* _Brief_
Return the records, each one exactly as written.

* _Provided records_

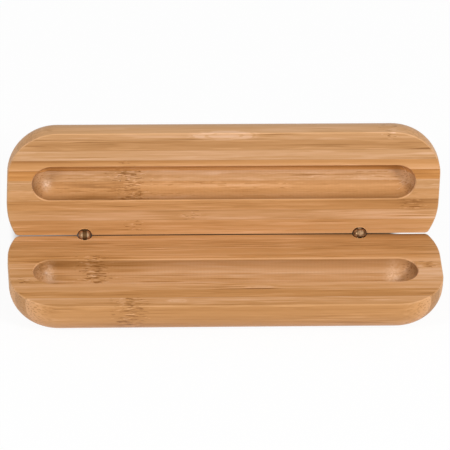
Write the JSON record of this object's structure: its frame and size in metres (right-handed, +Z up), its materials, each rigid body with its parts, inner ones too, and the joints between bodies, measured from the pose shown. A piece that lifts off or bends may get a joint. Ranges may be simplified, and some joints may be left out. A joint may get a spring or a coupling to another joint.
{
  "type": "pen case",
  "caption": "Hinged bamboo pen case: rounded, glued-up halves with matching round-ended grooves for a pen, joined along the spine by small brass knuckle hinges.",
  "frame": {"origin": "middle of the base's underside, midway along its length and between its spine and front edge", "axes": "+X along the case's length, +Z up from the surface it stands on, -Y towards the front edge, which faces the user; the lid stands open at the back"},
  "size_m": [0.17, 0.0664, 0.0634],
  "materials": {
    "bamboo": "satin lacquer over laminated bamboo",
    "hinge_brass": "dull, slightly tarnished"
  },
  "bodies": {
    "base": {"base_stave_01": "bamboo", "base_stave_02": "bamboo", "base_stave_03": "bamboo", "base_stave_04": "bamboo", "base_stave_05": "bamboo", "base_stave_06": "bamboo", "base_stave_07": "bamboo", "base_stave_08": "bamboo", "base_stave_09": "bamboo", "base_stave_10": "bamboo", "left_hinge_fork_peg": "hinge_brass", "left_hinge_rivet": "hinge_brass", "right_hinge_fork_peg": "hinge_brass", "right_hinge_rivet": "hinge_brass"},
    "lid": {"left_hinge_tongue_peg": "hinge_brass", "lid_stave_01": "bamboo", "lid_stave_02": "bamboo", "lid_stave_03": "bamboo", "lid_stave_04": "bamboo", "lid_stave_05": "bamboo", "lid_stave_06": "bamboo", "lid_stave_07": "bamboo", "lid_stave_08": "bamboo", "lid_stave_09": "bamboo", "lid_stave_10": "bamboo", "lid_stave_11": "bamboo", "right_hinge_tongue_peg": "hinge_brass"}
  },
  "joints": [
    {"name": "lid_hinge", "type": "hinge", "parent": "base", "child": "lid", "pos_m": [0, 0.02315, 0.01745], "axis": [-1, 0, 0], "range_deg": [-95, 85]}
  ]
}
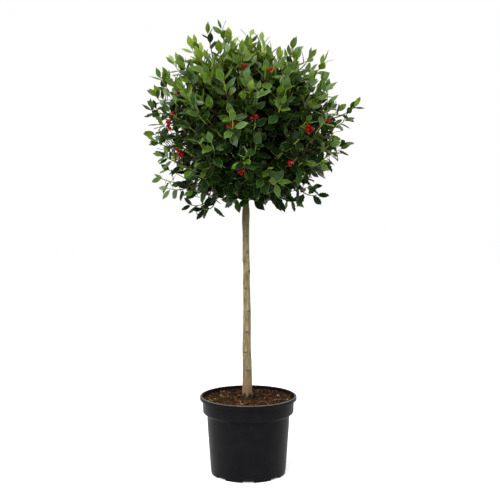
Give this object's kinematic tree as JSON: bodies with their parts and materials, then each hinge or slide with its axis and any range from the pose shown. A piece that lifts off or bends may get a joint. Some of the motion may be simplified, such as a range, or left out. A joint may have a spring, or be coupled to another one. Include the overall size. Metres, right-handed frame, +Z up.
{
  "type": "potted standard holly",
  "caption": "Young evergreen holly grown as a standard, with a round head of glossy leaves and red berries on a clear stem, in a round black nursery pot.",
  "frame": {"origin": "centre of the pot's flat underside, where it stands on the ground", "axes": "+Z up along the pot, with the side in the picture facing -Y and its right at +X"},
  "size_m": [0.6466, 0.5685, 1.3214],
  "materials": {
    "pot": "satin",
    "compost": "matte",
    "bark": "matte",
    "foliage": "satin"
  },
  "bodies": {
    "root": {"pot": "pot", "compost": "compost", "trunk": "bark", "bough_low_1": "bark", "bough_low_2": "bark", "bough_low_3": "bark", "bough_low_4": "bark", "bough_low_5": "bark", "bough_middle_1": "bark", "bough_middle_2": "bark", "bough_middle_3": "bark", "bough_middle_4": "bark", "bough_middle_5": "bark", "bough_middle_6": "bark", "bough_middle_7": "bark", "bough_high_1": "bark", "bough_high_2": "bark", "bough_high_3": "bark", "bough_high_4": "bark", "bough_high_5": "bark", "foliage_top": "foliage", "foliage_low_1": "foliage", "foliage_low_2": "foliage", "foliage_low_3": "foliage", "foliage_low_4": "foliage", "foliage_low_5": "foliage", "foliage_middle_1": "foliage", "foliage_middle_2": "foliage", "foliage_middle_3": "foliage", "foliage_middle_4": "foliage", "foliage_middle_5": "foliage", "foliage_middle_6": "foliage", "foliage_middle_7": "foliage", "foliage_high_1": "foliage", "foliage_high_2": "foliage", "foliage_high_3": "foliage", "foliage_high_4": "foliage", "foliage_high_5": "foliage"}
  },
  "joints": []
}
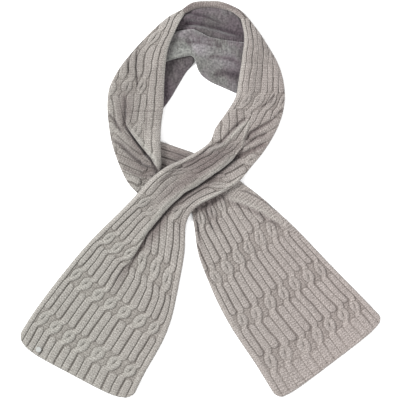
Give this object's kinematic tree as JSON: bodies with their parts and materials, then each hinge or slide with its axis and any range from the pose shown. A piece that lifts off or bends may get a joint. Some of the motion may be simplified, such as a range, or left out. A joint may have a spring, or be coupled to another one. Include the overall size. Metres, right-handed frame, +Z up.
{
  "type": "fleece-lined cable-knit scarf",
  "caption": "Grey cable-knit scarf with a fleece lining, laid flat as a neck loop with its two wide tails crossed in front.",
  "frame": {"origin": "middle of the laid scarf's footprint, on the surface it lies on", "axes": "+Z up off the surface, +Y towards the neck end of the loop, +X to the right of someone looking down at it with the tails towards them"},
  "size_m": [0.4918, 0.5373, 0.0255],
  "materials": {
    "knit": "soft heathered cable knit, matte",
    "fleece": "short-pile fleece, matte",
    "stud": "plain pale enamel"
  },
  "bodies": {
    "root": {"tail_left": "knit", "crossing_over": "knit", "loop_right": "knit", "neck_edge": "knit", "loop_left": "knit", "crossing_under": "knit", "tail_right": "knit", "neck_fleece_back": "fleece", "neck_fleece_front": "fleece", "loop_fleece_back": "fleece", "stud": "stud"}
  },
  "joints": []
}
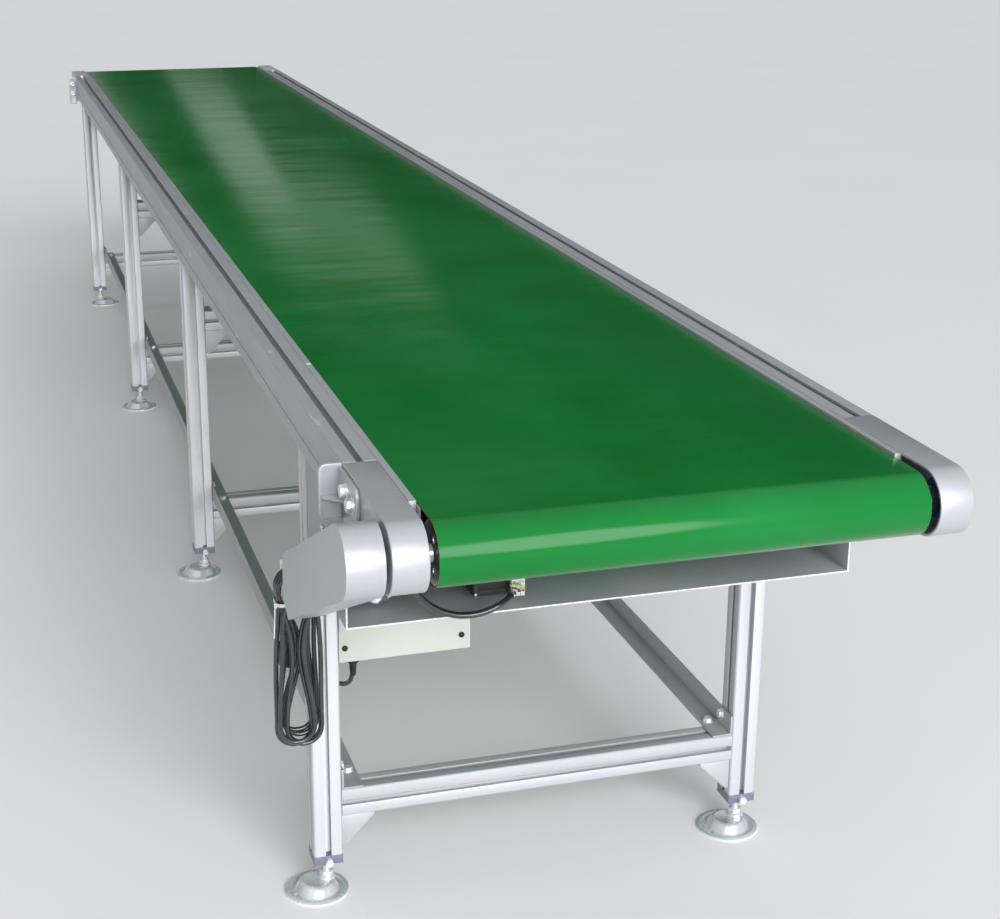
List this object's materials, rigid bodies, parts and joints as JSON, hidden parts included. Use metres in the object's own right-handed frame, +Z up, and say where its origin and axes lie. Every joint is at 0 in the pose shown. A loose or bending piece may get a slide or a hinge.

* _Exercise answer_
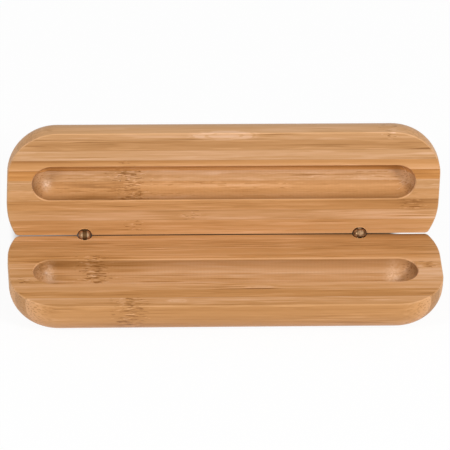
Write the JSON record of this object's structure: its frame and size in metres (right-handed, +Z up), its materials, each rigid body with its parts, inner ones too, and the joints between bodies, measured from the pose shown. A piece that lifts off or bends may get a joint. Ranges may be simplified, and some joints may be left out. A joint may get a spring or a coupling to another joint.
{
  "type": "pen case",
  "caption": "Hinged bamboo pen case: rounded, glued-up halves with matching round-ended grooves for a pen, joined along the spine by small brass knuckle hinges.",
  "frame": {"origin": "middle of the base's underside, midway along its length and between its spine and front edge", "axes": "+X along the case's length, +Z up from the surface it stands on, -Y towards the front edge, which faces the user; the lid stands open at the back"},
  "size_m": [0.17, 0.0664, 0.0634],
  "materials": {
    "bamboo": "satin lacquer over laminated bamboo",
    "hinge_brass": "dull, slightly tarnished"
  },
  "bodies": {
    "base": {"base_stave_01": "bamboo", "base_stave_02": "bamboo", "base_stave_03": "bamboo", "base_stave_04": "bamboo", "base_stave_05": "bamboo", "base_stave_06": "bamboo", "base_stave_07": "bamboo", "base_stave_08": "bamboo", "base_stave_09": "bamboo", "base_stave_10": "bamboo", "left_hinge_fork_peg": "hinge_brass", "left_hinge_rivet": "hinge_brass", "right_hinge_fork_peg": "hinge_brass", "right_hinge_rivet": "hinge_brass"},
    "lid": {"left_hinge_tongue_peg": "hinge_brass", "lid_stave_01": "bamboo", "lid_stave_02": "bamboo", "lid_stave_03": "bamboo", "lid_stave_04": "bamboo", "lid_stave_05": "bamboo", "lid_stave_06": "bamboo", "lid_stave_07": "bamboo", "lid_stave_08": "bamboo", "lid_stave_09": "bamboo", "lid_stave_10": "bamboo", "lid_stave_11": "bamboo", "right_hinge_tongue_peg": "hinge_brass"}
  },
  "joints": [
    {"name": "lid_hinge", "type": "hinge", "parent": "base", "child": "lid", "pos_m": [0, 0.02315, 0.01745], "axis": [-1, 0, 0], "range_deg": [-95, 85]}
  ]
}
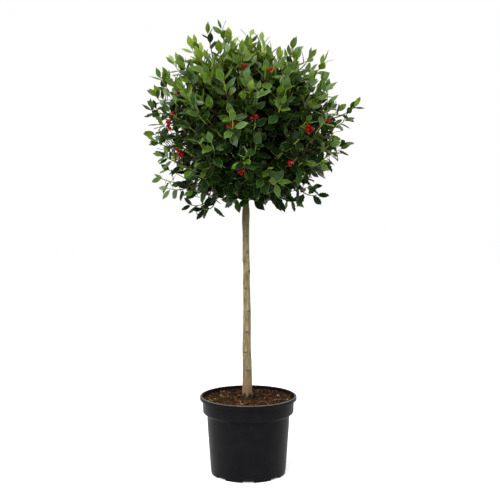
Give this object's kinematic tree as JSON: bodies with their parts and materials, then each hinge or slide with its axis and any range from the pose shown. A piece that lifts off or bends may get a joint. Some of the motion may be simplified, such as a range, or left out. A joint may have a spring, or be coupled to another one. Include the overall size. Metres, right-handed frame, +Z up.
{
  "type": "potted standard holly",
  "caption": "Young evergreen holly grown as a standard, with a round head of glossy leaves and red berries on a clear stem, in a round black nursery pot.",
  "frame": {"origin": "centre of the pot's flat underside, where it stands on the ground", "axes": "+Z up along the pot, with the side in the picture facing -Y and its right at +X"},
  "size_m": [0.6466, 0.5685, 1.3214],
  "materials": {
    "pot": "satin",
    "compost": "matte",
    "bark": "matte",
    "foliage": "satin"
  },
  "bodies": {
    "root": {"pot": "pot", "compost": "compost", "trunk": "bark", "bough_low_1": "bark", "bough_low_2": "bark", "bough_low_3": "bark", "bough_low_4": "bark", "bough_low_5": "bark", "bough_middle_1": "bark", "bough_middle_2": "bark", "bough_middle_3": "bark", "bough_middle_4": "bark", "bough_middle_5": "bark", "bough_middle_6": "bark", "bough_middle_7": "bark", "bough_high_1": "bark", "bough_high_2": "bark", "bough_high_3": "bark", "bough_high_4": "bark", "bough_high_5": "bark", "foliage_top": "foliage", "foliage_low_1": "foliage", "foliage_low_2": "foliage", "foliage_low_3": "foliage", "foliage_low_4": "foliage", "foliage_low_5": "foliage", "foliage_middle_1": "foliage", "foliage_middle_2": "foliage", "foliage_middle_3": "foliage", "foliage_middle_4": "foliage", "foliage_middle_5": "foliage", "foliage_middle_6": "foliage", "foliage_middle_7": "foliage", "foliage_high_1": "foliage", "foliage_high_2": "foliage", "foliage_high_3": "foliage", "foliage_high_4": "foliage", "foliage_high_5": "foliage"}
  },
  "joints": []
}
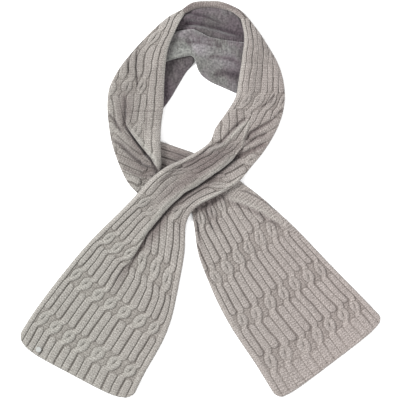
Give this object's kinematic tree as JSON: bodies with their parts and materials, then each hinge or slide with its axis and any range from the pose shown. A piece that lifts off or bends may get a joint. Some of the motion may be simplified, such as a range, or left out. A joint may have a spring, or be coupled to another one. Include the overall size. Metres, right-handed frame, +Z up.
{
  "type": "fleece-lined cable-knit scarf",
  "caption": "Grey cable-knit scarf with a fleece lining, laid flat as a neck loop with its two wide tails crossed in front.",
  "frame": {"origin": "middle of the laid scarf's footprint, on the surface it lies on", "axes": "+Z up off the surface, +Y towards the neck end of the loop, +X to the right of someone looking down at it with the tails towards them"},
  "size_m": [0.4918, 0.5373, 0.0255],
  "materials": {
    "knit": "soft heathered cable knit, matte",
    "fleece": "short-pile fleece, matte",
    "stud": "plain pale enamel"
  },
  "bodies": {
    "root": {"tail_left": "knit", "crossing_over": "knit", "loop_right": "knit", "neck_edge": "knit", "loop_left": "knit", "crossing_under": "knit", "tail_right": "knit", "neck_fleece_back": "fleece", "neck_fleece_front": "fleece", "loop_fleece_back": "fleece", "stud": "stud"}
  },
  "joints": []
}
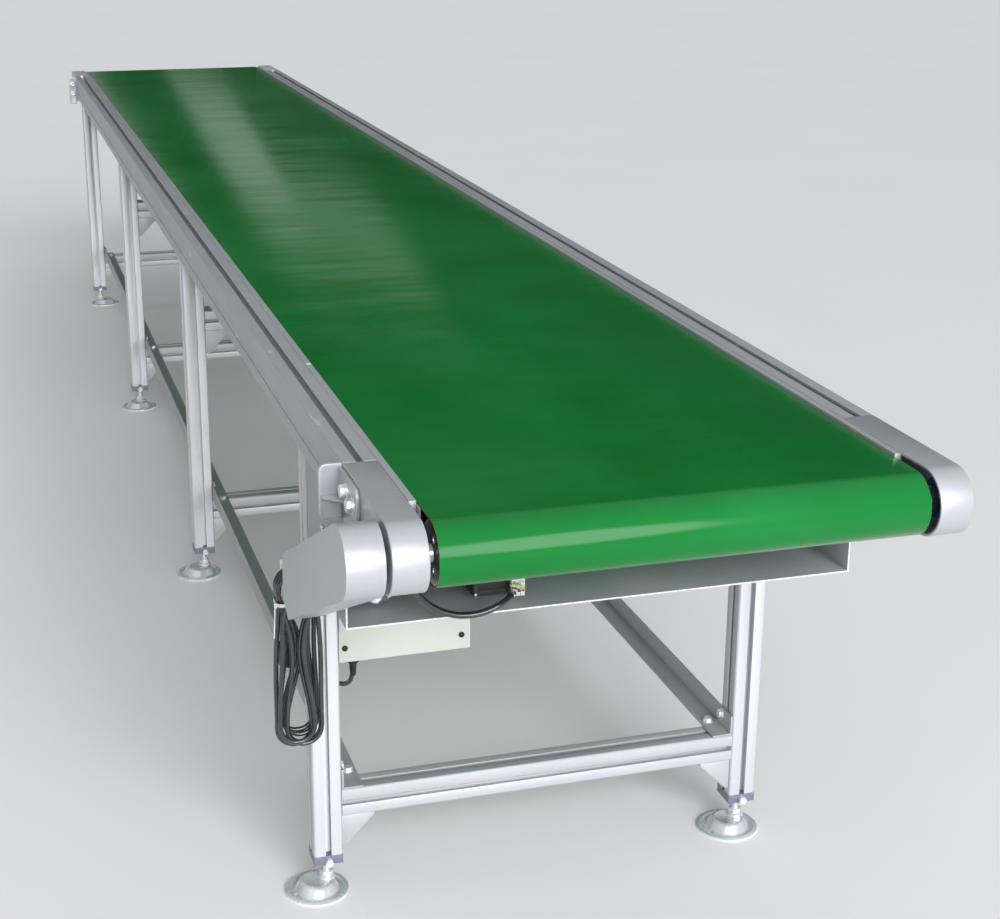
List this object's materials, rigid bodies, parts and joints as JSON, hidden parts included. Use metres in the object's own right-handed frame, +Z up, and say where its origin and axes lie. Every joint is at 0 in the pose shown. A loose or bending piece may get a slide or a hinge.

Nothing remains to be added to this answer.